Doch der Slogan „Wein ist Volksgetränk“ zeigte sich schließlich als Bumerang. Als im Herbst 1936 Fröste die Weinernte weitgehend zunichte machten, stiegen die Weinpreise immens an. Darauf wurden Höchstpreise festgesetzt, was Weinpanschereien zur Gewinnung von günstigem Patenwein zur Folge hatte. Der Weinmarkt wandelte sich: von der Absatzkrise zur Weinknappheit. Die Institutionalisierung der Weinwerbung im NS-Staat durch die Schaffung einer eigenständigen Zentralorganisation schien nun überflüssig zu sein.

Doch trotz der schlechten Ernte im Vorjahr wurde die Weinförderung auch 1937 weitergeführt.

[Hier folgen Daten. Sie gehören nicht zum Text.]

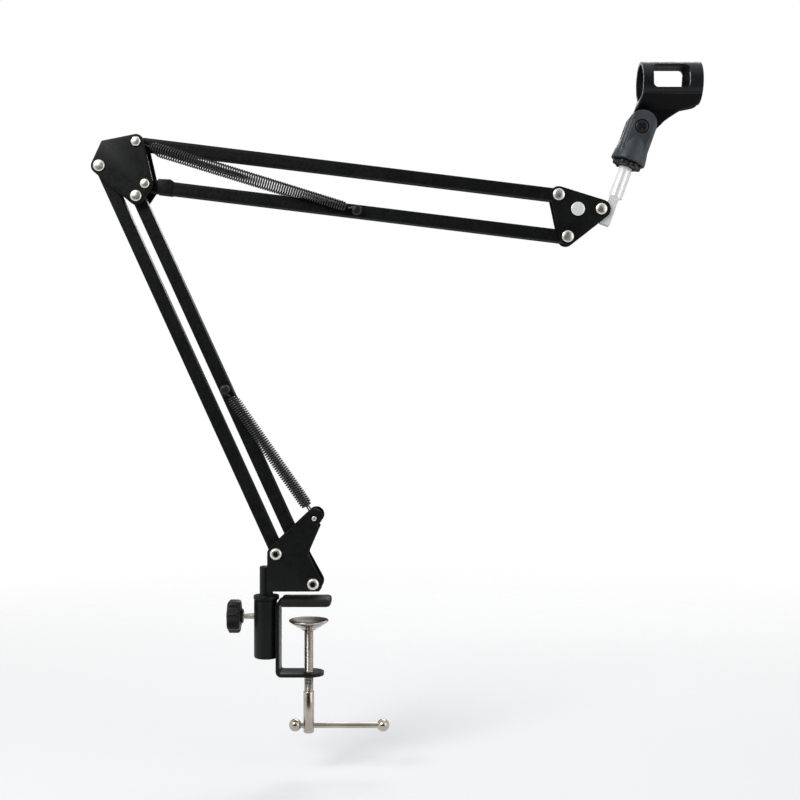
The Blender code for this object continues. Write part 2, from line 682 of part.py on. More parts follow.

So heizte man die Nachfrage an, ohne sie bedienen zu können.

Hintergrund der intensiven Weinpropaganda war aber auch das Wettbewerbsdenken unter den Gauleitern der Pfalz (Bürckel) und der Mosel (Simon). Sie konkurrierten um das bedeutendste Weinanbaugebiet im Reich. Simon hatte die Weinpatenschaften vorangetrieben, auf Bürckel ging die Idee der Weinstraße zurück.
Die deutsche Weinstraße in der Pfalz warb damit, die erste und bekannteste Weintouristikroute der Welt zu sein.

In Heilbronn gab es 1937 eine Weinbaumesse, die alle Dimensionen der bisher üblichen Ausstellungspraxis sprengte. Auch wurden der württembergischen Weinmetropole u.a. die Städte Crailsheim, Freudenstadt und Rottweil als konsumfreudige „Patenonkel“ zugeteilt. Heilbronn diente umgekehrt aber auch den umliegenden Weinbaugemeinden als Weinpatenstadt.
Noch nie zuvor und auch nicht danach, hat es in Deutschland eine gewaltigere Weinpropaganda für die heimischen Winzer gegeben als die in den Friedensjahren des Dritten Reiches.

Dr. Christof Krieger (Jahrgang 1978) studierte Geschichte Germanistik und Philosophie an den Universitäten Gießen und Trier. Er hat sich im Rahmen seiner Dissertation mit dem Thema „Weinpropaganda im Dritten Reich“ am Beispiel des Anbaugebietes Mosel, Saar, Ruwer befasst. Der Historiker ist seit 2001 Leiter des Traben-Trabacher Mittelmoselmuseums.